MSC Mediterranean Shipping Company is cementing its position as the world’s largest container line by a widening margin. Over the course of this year, MSC is expanding faster than any other major carrier, contributing 831,400 TEU and accounting for 39 per cent of capacity growth among the major operators. The rise of MSC—and the broader consolidation of the liner sector—raises important questions for shippers, regulators, and the industry at large.


The MSC Growth Story


MSC’s expansion is being driven by a combination of aggressive newbuilding orders, secondhand acquisitions, and a willingness to operate at a scale and pace that is leaving competitors struggling to keep up. The Geneva-headquartered line is investing heavily in ultra-large vessels and expanding its service network into trades and regions where it was previously less prominent.

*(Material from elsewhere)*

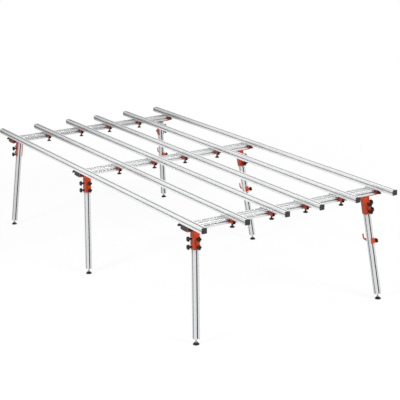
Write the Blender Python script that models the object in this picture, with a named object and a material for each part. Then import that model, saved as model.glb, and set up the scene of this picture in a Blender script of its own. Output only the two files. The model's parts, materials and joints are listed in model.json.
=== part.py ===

The company’s strategy stands in marked contrast to that of its principal rival, Maersk, which has pivoted towards integrated logistics and supply chain management. While Maersk emphasises margin over volume, MSC is pursuing market share with single-minded determination.


Consolidation and Competition


The container shipping industry has consolidated substantially over the past decade, through a combination of mergers, acquisitions, and alliance restructuring. The top ten carriers now control a commanding share of global capacity, and the barriers to entry for new participants are formidable. Regulators are paying attention: the FMC in the United States and the European Commission have both scrutinised alliance arrangements and capacity management practices with increasing vigour.


The MSC Flaminia and Limitation of Liability


MSC is also in the legal spotlight this year. The Supreme Court has recently handed down its judgment in MSC Mediterranean Shipping Company SA v Conti 11 Container Schiffahrts-GmbH & Co KG MS “MSC Flaminia” [2025] UKSC 14, a case arising from the catastrophic explosion aboard the MSC Flaminia in the mid-Atlantic in 2012. The court has confirmed that a time charterer can invoke the right to limit its liability under the Convention on Limitation of Liability for Maritime Claims 1976 in respect of claims brought by the shipowner—overturning the Court of Appeal’s narrower interpretation. The decision has significant implications for risk allocation between owners and charterers, and for the structuring of liability insurance in the container sector.


Demolition Activity: A Market Signal


One of the clearest signals of market strength this year is the exceptionally low level of demolition activity. Only twelve container ships, totalling a mere 8,172 TEU, have been scrapped—the lowest level in two decades. This reflects both the continued commercial viability of older tonnage, sustained by the ongoing Red Sea diversion, and an underlying confidence among owners that asset values will hold. Yet the reluctance to scrap is itself a cause for concern. The fleet is growing rapidly, and the absence of a natural disposal mechanism means that the supply-demand imbalance will only widen when market conditions eventually normalise.


Strategic Implications


The consolidation of container shipping is reshaping the industry’s competitive dynamics. For shipowners and operators, the challenge is to find a viable strategic position in a market increasingly dominated by a handful of very large players. The era of the mid-size independent container line is, by and large, over. What replaces it will define the industry for decades to come.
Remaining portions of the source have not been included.